Mas os EUA venderam lentamente grande parte de seu estoque e agora estão leiloando o restante, com uma venda final pendente nos próximos meses. As consequências ainda não estão claras, embora pareça provável que agências como a NASA tenham que pagar mais pelo hélio no futuro. Como Christopher Thomas Freeburn escreveu em um artigo de 1997 intitulado “Save the Helium” (Salve o hélio), “ao eliminar a reserva, o governo federal (…) se colocou à mercê do mercado”. 

Os clientes de todo o mundo ainda dependem, de forma esmagadora, dos EUA e do Catar, que juntos produzem mais de 75% de todo o hélio utilizado no mundo.

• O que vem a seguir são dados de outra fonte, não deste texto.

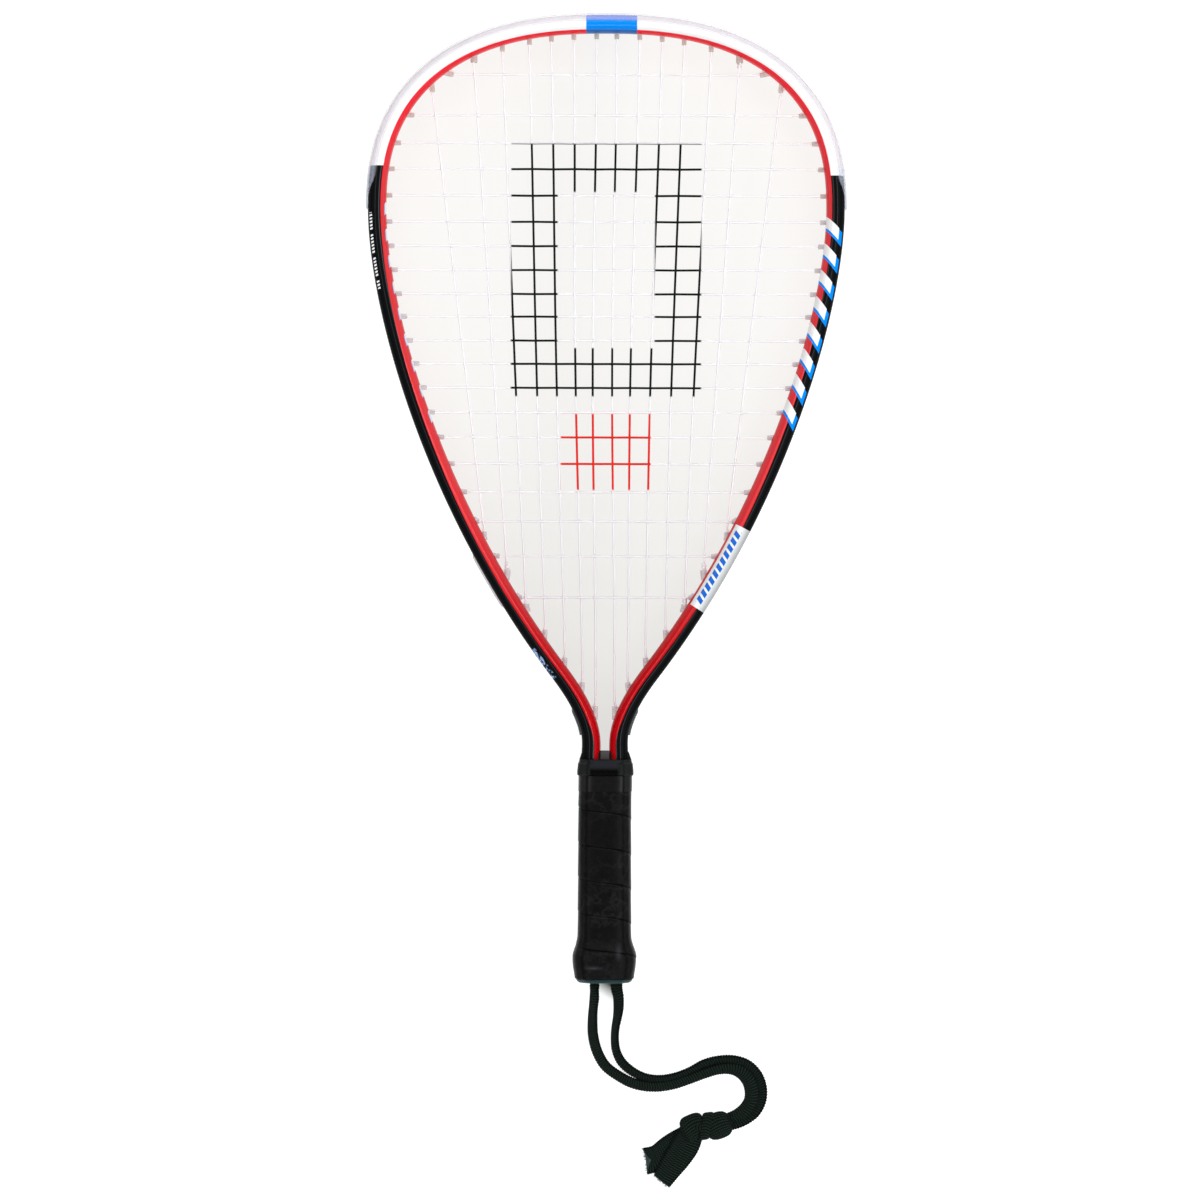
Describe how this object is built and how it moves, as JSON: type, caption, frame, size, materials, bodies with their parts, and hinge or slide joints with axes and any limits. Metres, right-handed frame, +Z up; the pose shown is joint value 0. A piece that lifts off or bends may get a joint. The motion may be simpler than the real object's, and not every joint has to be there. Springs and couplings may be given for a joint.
{
  "type": "racquetball racket",
  "caption": "Short-handled racquetball racket with a teardrop frame, woven strings, wrapped octagonal grip and a braided wrist cord.",
  "frame": {"origin": "on the surface that the racket lies on, under the middle of its length and width, measured without the wrist cord", "axes": "+X across the head, +Y from the butt end to the tip of the head, +Z up, square to the strings"},
  "size_m": [0.2772, 0.6775, 0.0334],
  "materials": {
    "frame_lacquer": "clear lacquer over black, bright red and white paint on a moulded composite tube",
    "bumper_plastic": "milky translucent moulded nylon, lightly scuffed",
    "grommet_plastic": "clear moulded nylon",
    "string": "smooth coated white synthetic gut",
    "yoke_plastic": "grey moulded plastic",
    "collar_rubber": "satin black rubber",
    "handle_foam": "moulded structural foam, hidden under the tape",
    "cap_plastic": "dark teal-black moulded plastic, satin",
    "staple_steel": "bright steel wire",
    "grip_tape": "tacky black polyurethane grip tape with a fine pebble",
    "finishing_film": "glossy black adhesive film",
    "cord_braid": "dark green-black braided polyester lace"
  },
  "bodies": {
    "racket": {"frame_tube": "frame_lacquer", "bumper_guard": "bumper_plastic", "grommet_strip_left": "grommet_plastic", "grommet_strip_right": "grommet_plastic", "main_string": "string", "cross_string": "string", "throat_yoke": "yoke_plastic", "throat_collar": "collar_rubber", "handle_half_front": "handle_foam", "handle_half_back": "handle_foam", "butt_cap": "cap_plastic", "butt_staple_front": "staple_steel", "butt_staple_back": "staple_steel", "grip_tape": "grip_tape", "finishing_tape": "finishing_film", "cord_anchor_loop": "cord_braid"},
    "wrist_cord": {"cord_strand_left": "cord_braid", "cord_strand_right": "cord_braid", "cord_knot": "cord_braid", "cord_tail_front": "cord_braid", "cord_tail_back": "cord_braid"}
  },
  "joints": [
    {"name": "wrist_cord_swing", "type": "hinge", "parent": "racket", "child": "wrist_cord", "pos_m": [0, -0.283, 0.0167], "axis": [-1, 0, 0], "range_deg": [-60, 85]}
  ]
}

Mas os EUA produziram e exportaram muito menos na última década, enquanto a demanda dos consumidores americanos aumentou em 40%, de acordo com Robert Goodin, do USGS. 

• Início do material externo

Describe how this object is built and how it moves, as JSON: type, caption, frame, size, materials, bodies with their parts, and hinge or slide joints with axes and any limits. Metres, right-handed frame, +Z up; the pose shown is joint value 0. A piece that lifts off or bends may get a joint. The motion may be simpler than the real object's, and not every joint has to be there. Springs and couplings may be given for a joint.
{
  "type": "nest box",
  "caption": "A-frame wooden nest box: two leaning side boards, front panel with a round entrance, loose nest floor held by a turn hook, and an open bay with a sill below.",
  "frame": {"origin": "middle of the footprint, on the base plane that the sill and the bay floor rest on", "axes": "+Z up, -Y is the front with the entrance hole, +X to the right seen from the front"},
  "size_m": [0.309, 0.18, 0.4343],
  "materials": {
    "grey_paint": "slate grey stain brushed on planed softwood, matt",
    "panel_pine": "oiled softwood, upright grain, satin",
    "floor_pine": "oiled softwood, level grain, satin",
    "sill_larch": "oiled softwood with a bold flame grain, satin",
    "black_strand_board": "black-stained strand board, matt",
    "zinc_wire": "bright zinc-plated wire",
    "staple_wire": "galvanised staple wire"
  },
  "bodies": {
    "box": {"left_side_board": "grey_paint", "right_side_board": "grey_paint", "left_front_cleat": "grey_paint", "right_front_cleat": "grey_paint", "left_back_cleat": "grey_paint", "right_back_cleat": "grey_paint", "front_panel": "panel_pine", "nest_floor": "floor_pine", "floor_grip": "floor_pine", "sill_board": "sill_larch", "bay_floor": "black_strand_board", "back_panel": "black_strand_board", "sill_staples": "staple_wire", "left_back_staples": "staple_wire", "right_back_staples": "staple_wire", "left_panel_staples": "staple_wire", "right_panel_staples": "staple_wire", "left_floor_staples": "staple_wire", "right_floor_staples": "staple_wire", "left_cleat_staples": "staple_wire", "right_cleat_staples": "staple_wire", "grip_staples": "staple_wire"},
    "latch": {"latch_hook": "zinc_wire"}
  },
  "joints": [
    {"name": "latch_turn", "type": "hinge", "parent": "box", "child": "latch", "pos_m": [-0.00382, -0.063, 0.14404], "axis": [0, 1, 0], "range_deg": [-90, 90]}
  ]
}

Ansiosos para preencher essa lacuna, novos países estão começando a produzir hélio, e uma enxurrada de empresas está explorando projetos potenciais em todo o mundo. Quatro fábricas de hélio foram inauguradas no ano passado no Canadá e uma começou a funcionar na África do Sul. 

A Rússia está prestes a abrir uma nova e enorme fábrica que em breve fornecerá hélio para a China, ultrapassando assim a Argélia como o terceiro maior produtor mundial. 

“A Rússia se tornará o terceiro maior produtor já em 2025 e acabará respondendo por um quarto do fornecimento mundial nos próximos cinco anos”, diz Kornbluth. 

A Qatargas, no Qatar, está abrindo uma quarta fábrica, que, juntamente com a nova instalação da Rússia, deve expandir o fornecimento global de hélio em cerca de 50% nos próximos anos, acrescenta ele. 

Algumas empresas estão agora considerando locais onde poderiam extrair hélio sem tratá-lo como um subproduto do gás natural. A Helium One está explorando várias dessas fontes na Tanzânia. 

Será suficiente? 

Em 1975, Howland descreveu o mercado de hélio como “um exemplo de falsos começos, ineficiências e armadilhas econômicas que devemos evitar para preservar sabiamente nossos recursos esgotáveis”. 

Ele também previu que os EUA usariam grande parte de suas reservas conhecidas de hélio até a virada do século. Mas os EUA ainda têm hélio suficiente nos reservatórios de gás natural para durar mais 150 anos, de acordo com uma análise recente do USGS. 

“Como em muitas outras coisas, a questão será o gerenciamento sustentável desse recurso”, diz Siddhantakar.